Mr Yokoo was a retired Nomura banker when he became embroiled in the Olympus affair, which began in 2011 when Michael Woodford, the company’s chief executive, exposed a long-running scheme to hide losses via dubious acquisitions.

Mr Yokoo, a financial adviser to Olympus, was found guilty of abetting the falsification of financial statements, money laundering and defrauding a separate company called Gunei. He must report to prison imminently after an appeal to Japan’s supreme court failed earlier this year.

Mr Yokoo maintains his innocence but irrespective of guilt, his case shows the pitiless treatment meted out to any defendant in Japan who does not confess.

“I was detained for two to three months at Marunouchi police station. Except for the weekends, the prosecutors would pack us in a tight space in their basement with our hands cuffed from 9am to 5pm every single day,” he told the FT. “On the worst days, they would interrogate me for just three minutes and I would have to wait on a hard wooden bench for the rest of the day.”

One weekend, Mr Yokoo was packed into a bus with a few burly police officers and driven for hours to his “crime scene” at the Gunei headquarters, even though the charges related to abstract financial transactions. This was “nothing beyond harassment”, he alleged.

“I was interrogated without any recording and many times before the actual arrest,” he said. No lawyer was present. When he asked for a heater during interrogation on a cold December day, he said the prosecutor slammed the table with a rolled-up paper and shouted: “We’re not rich like you guys! We’re poor so we can’t afford heating!”

The Tokyo district public prosecutors office declined to comment on Mr Yokoo’s claims.

Perhaps more extreme than the nature of the interrogations was their duration. Mr Yokoo said he saw his family for only three hours during more than two-and-a-half years of pre-trial detention. At one point during his detention, he was prescribed a strong tranquilliser after he began hitting his head on the wall at 3am.

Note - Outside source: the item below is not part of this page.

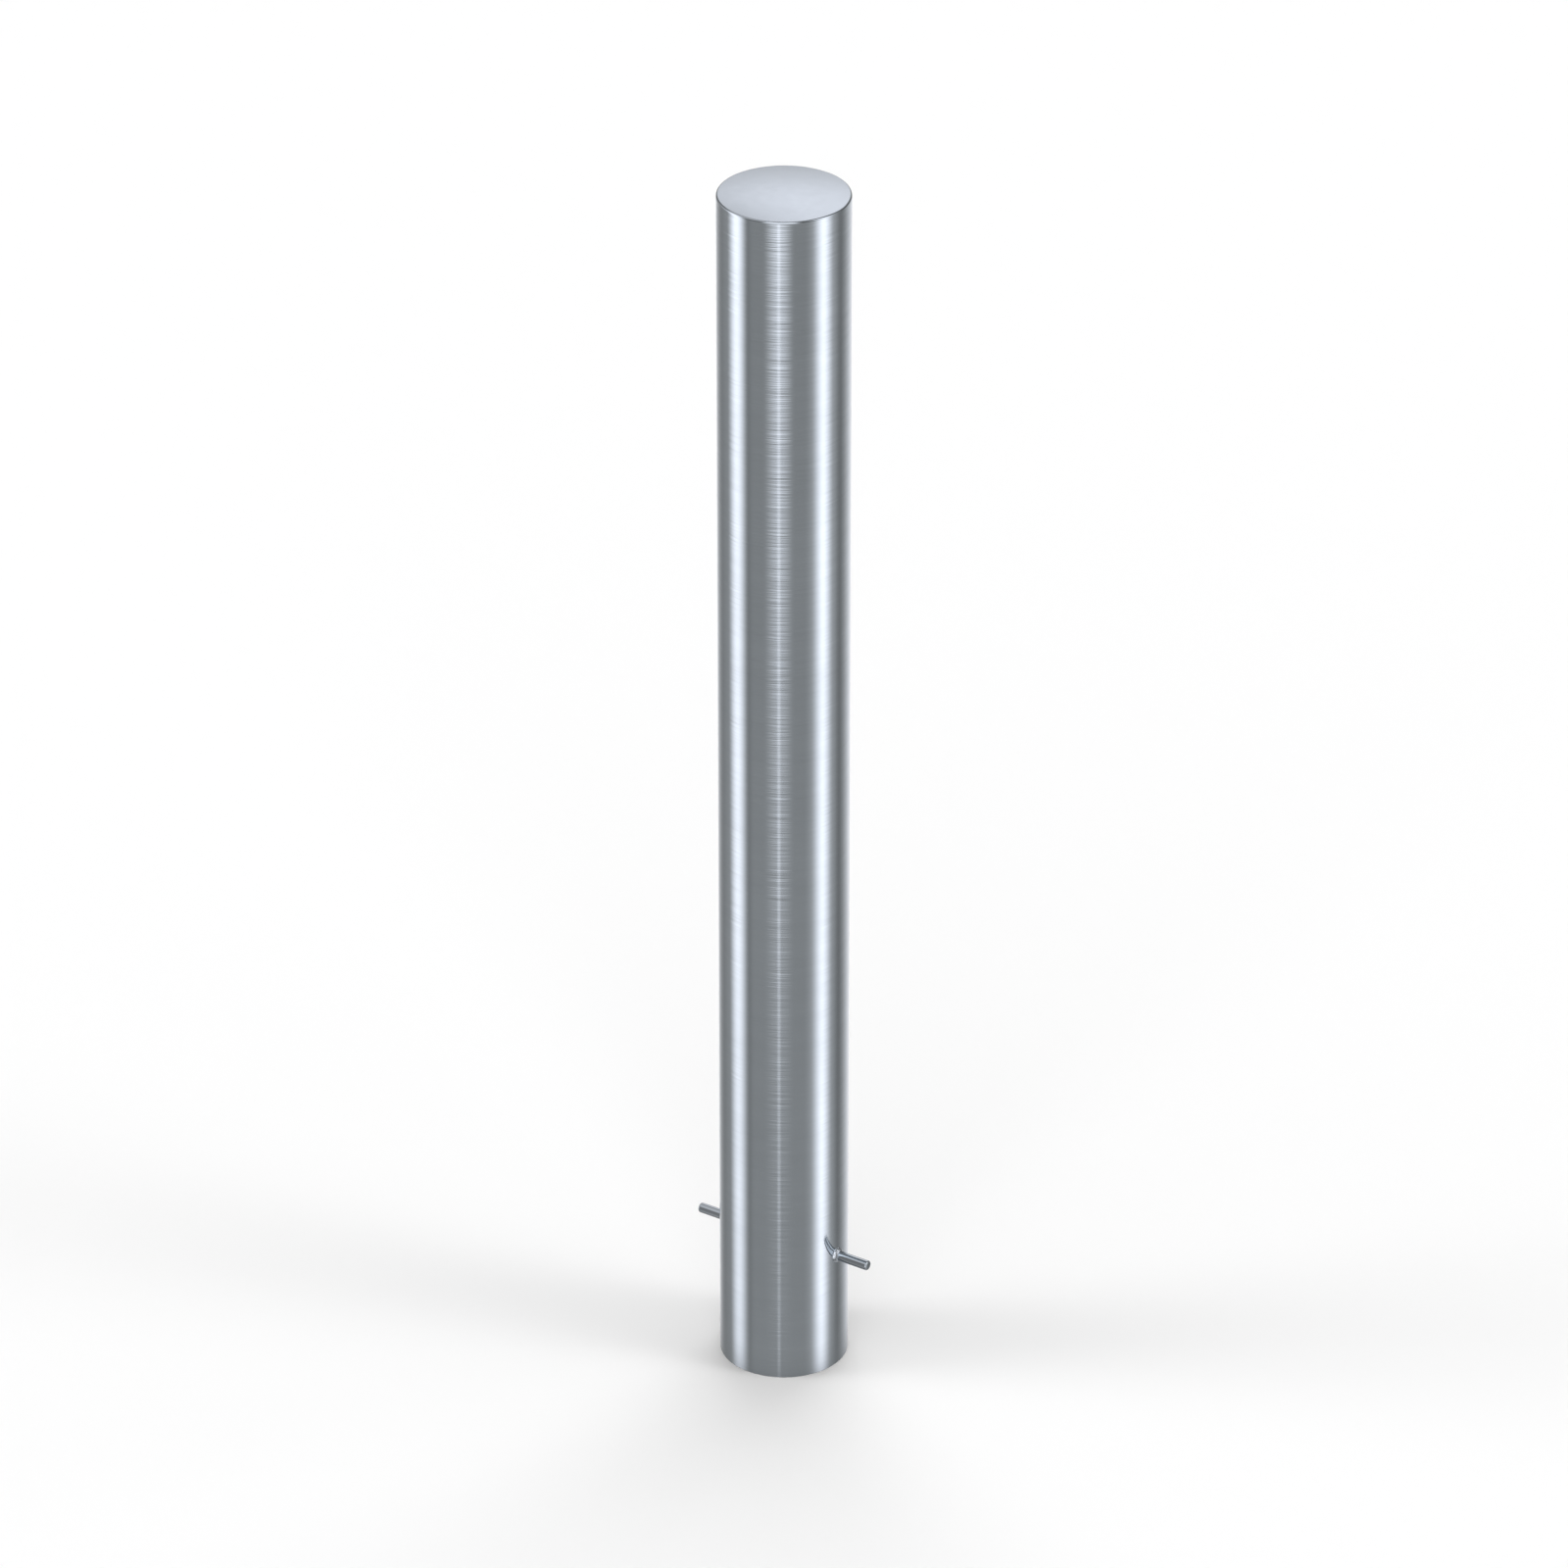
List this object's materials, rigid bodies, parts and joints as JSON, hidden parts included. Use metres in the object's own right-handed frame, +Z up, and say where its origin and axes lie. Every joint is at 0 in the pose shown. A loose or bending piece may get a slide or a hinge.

New charges brought 16 months after his initial arrest, and one month before his trial was due to start, meant another half-year in pre-trial detention. Akira Kitani, a judge turned defence lawyer, has also questioned an unusual decision by the court to let prosecutors revise their charges against Mr Yokoo during the final phase of his trial.

“In this case, the request for a revision in charges should not have been permitted . . . considering that there was a long period for both sides to adjust their claims during pre-trial proceedings,” Mr Kitani said.

While pleading guilty usually results in a lighter sentence, the contrast between Mr Yokoo and others in the Olympus case is stark. While Mr Yokoo was sentenced to four years in prison and ordered to pay $12m in penalties, the Olympus executives who actually falsified the accounts pled guilty and received suspended sentences, spending 40 days in detention at most. That gap creates a powerful incentive to confess.

Although Mr Yokoo has exhausted his avenues of appeal, he is now seeking a retrial after two pieces of evidence that were deemed critical in his criminal trial were discarded by the judge in a separate civil lawsuit.

The seven-year process has been tough for Mr Yokoo’s family. “We’re going to lose our house, we’re going to lose all our assets,” said Yuka Yokoo, his daughter. “But something I don’t look forward to is seeing anyone else experience this horrible treatment by this horribly flawed legal system.”